On Nov. 8, American voters witnessed the biggest political upset in recent memory. The heir apparent to President Obama, Democratic candidate, and former First Lady, Senator and Secretary of State Hillary Clinton conceded victory to a brashly outspoken Republican nominee with no military or political experience. Donald J. Trump, president-elect of the United States, will take up residence in the White House on January 20, 2017.

It was a long and difficult fight for the 70-year-old billionaire, whose campaign was plagued from the start by allegations of wrongdoing ranging from sexism to tax evasion. Then, in the days and weeks preceding Election Day, media reports were filled with dire warnings of the disaster that would inevitably follow a Trump victory. Crashed markets, demolished foreign relations, and mass deportation of minority religious and ethnic groups were touted not only as likely, but virtually guaranteed consequences should Americans see fit to place him in the Oval Office.

Reality is much less dramatic.

Mr. Trump has not – it is true – articulated his proposed policies as clearly as have past presidential candidates. But his campaign rhetoric, liberally sprinkled though it was with often-unflattering commentary on certain groups and individuals, did focus almost entirely on his own identified causes of America’s social and economic woes – illegal workers, entrenched bureaucracy, a broken healthcare system and lopsided trade agreements – and the (admittedly drastic) measures he planned to take to address them.

He did not shy away from naming names or pointing fingers toward those at fault; he was anything but predictable; he made pollsters and pundits uncomfortable. And the media’s alarmist portrayal of Trump as a loose cannon is the result – a product of the establishment’s inability to control or influence him.

But he struck a chord with tens of millions of voters weary of the status quo and, among them, many of the 28 million American business owners worn financially to a nub by the Obama Administration’s endless rulemaking and regulating.

Mr. Trump’s business-tax plan calls for a 20-point drop (from 35 percent to 15 percent) and elimination of the corporate alternative minimum tax, both of which would be welcomed relief for businesses both small and large. He also supports the REINS Act, which would require congressional approval of all proposed executive rules with a minimum yearly economic impact of $100 million, and has vowed to repeal Obamacare.
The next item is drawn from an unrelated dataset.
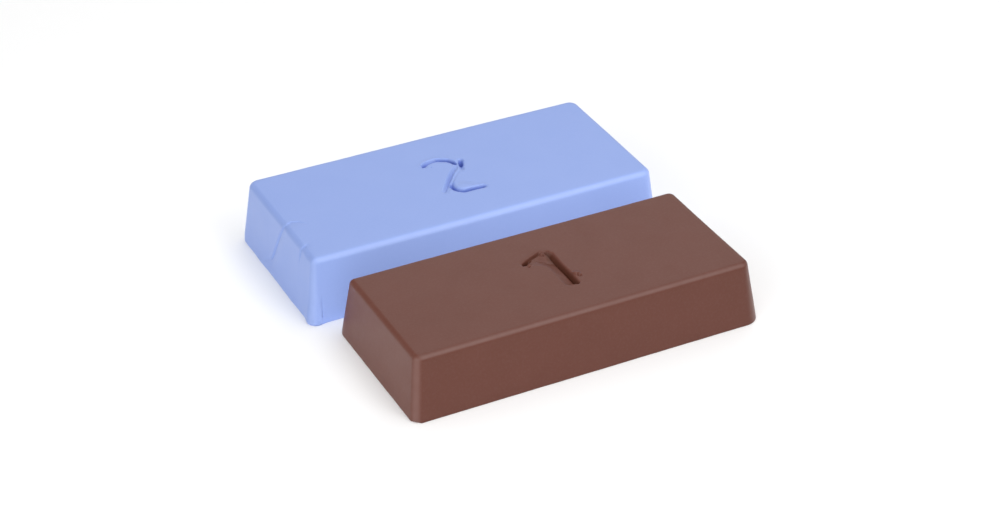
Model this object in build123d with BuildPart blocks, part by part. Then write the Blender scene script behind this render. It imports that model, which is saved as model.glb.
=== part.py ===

Mr. Trump is not a politician and never claimed to be. Nor is he an especially gifted public speaker. He is a businessman whose assessment of America’s woes rang true among a majority of voters in most states, and whose proposed solutions resonated deeply with an increasingly disenfranchised populace. For all his personal shortcomings and political missteps, Mr. Trump spoke the language of truly monumental change that voters – and especially business owners – needed to hear.

In the coming months, I hope every AAHOA member will join me in supporting Mr. Trump’s efforts to cut red tape, reinvigorate our economy and make the federal government more business-friendly. Let’s do our part, as small business owners and entrepreneurs, to make America great again.